They don’t make women like this any more

She was tall, full-bosomed and large-limbed, with compact shoulders. Her whole figure reflected an unusual strength, without detracting from the feminity of her appearance. She was all woman, in spite of her bearing and her garments. The latter were incongruous, a view of her present environs. Instead of a skirt, she wore short, wide-legged silk breeches, which ceased a hand’s breadth short of her knees, and were upheld by a wide silken sash worn as a girdle. Flaring-topped boots of soft leather came almost to her knees, and a low-necked, wide-collared, wide-sleeved silk shirt completed her costume. On one shapely hip she wore a straight double-edged sword, and on the other a long dirk.
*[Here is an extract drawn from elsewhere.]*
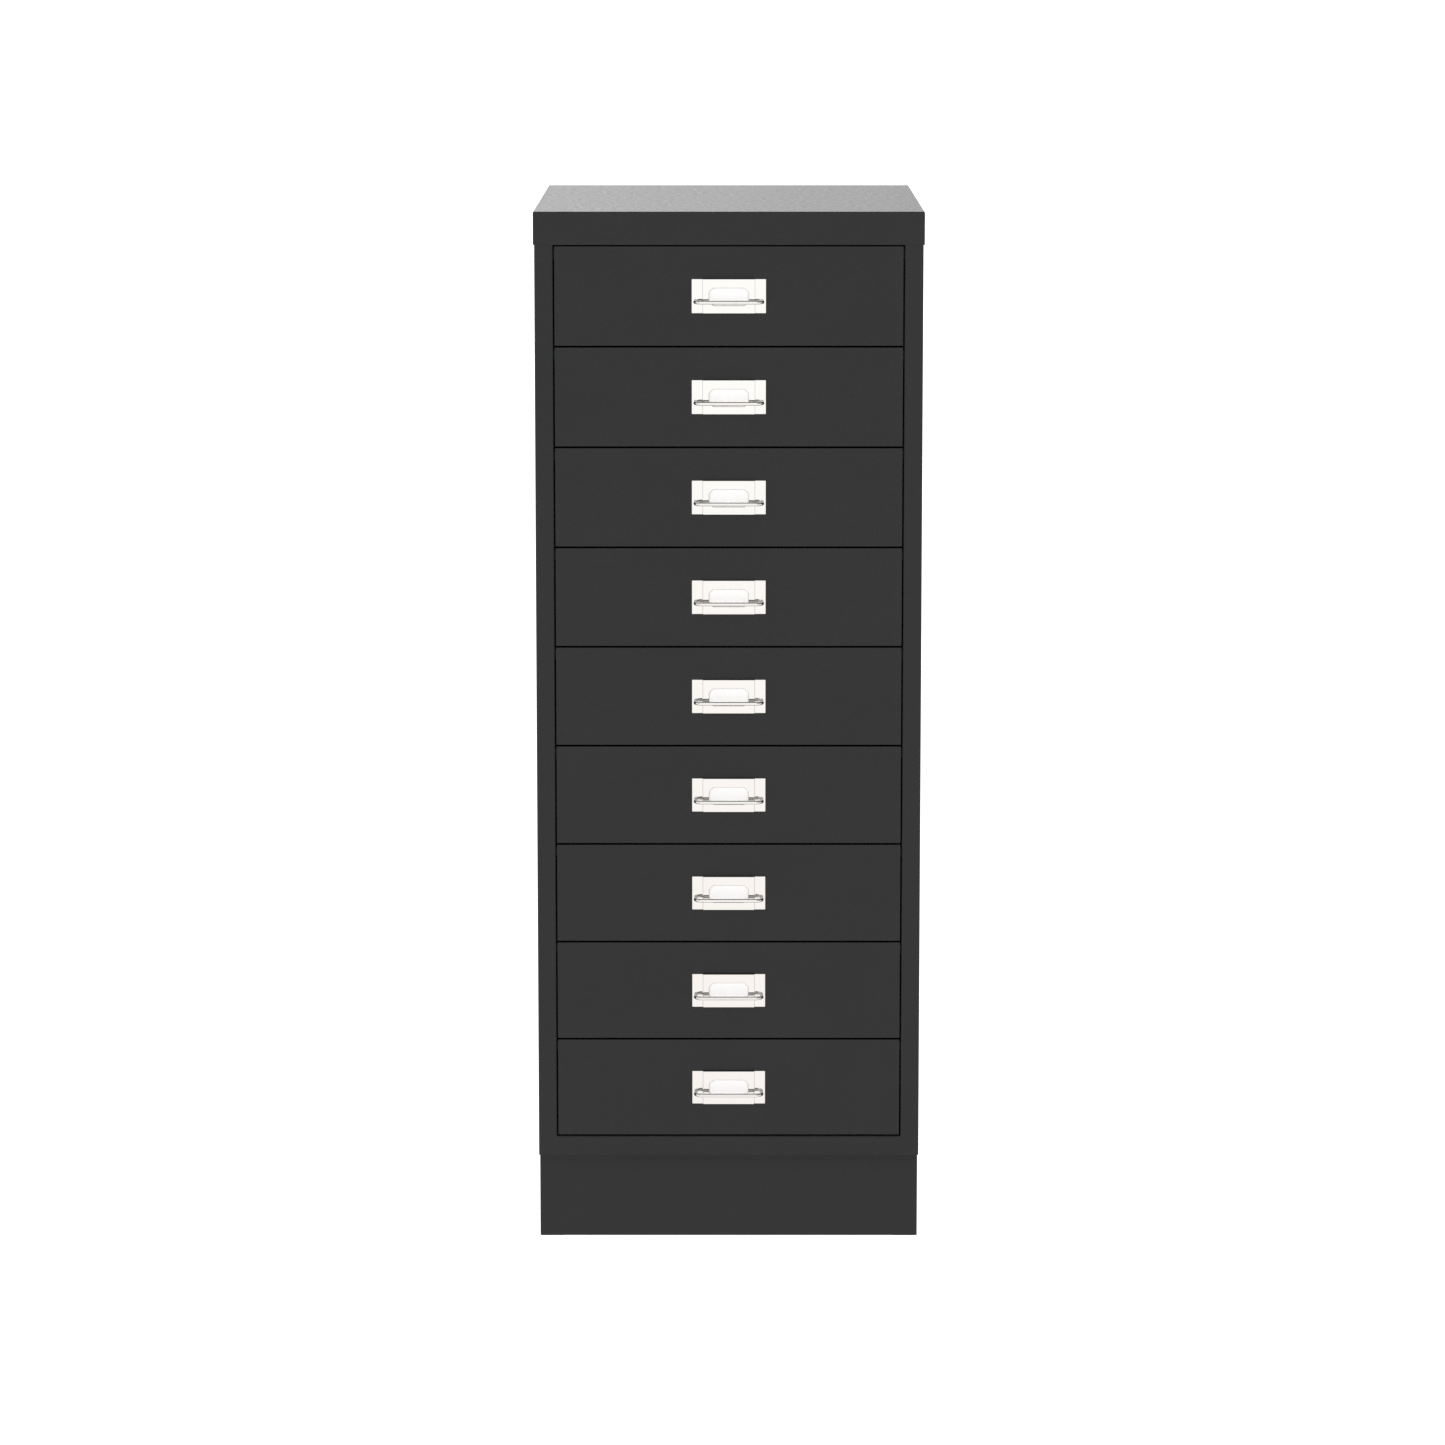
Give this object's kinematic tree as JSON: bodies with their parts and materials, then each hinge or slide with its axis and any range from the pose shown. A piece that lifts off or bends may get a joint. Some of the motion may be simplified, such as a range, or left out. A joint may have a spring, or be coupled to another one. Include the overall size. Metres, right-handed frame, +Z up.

Her unruly golden hair, cut square at her shoulders, was confined by a band of crimson satin.
Against the background of somber, primitive forest she posed with an unconscious picturesqueness, bizarre and out of place. She should have been posed against a background of sea-clouds, painted masts and wheeling gulls. There was the colour of the sea in her wide eyes. And that was as it should have been, because this was Valeria of the Red Brotherhood, whose deeds are celebrated in song and ballad wherever seafarers gather.

Come to think of it, they don’t make men like this any more either. When was the last time you celebrated anybody’s deeds in song and ballad?

It’s a cruel, bland, dispiriting world.

0 Responses to They don’t make women like this any more

  1. Beatzo says:

    Robert E Howard. *sigh* They don’t make writers like him anymore.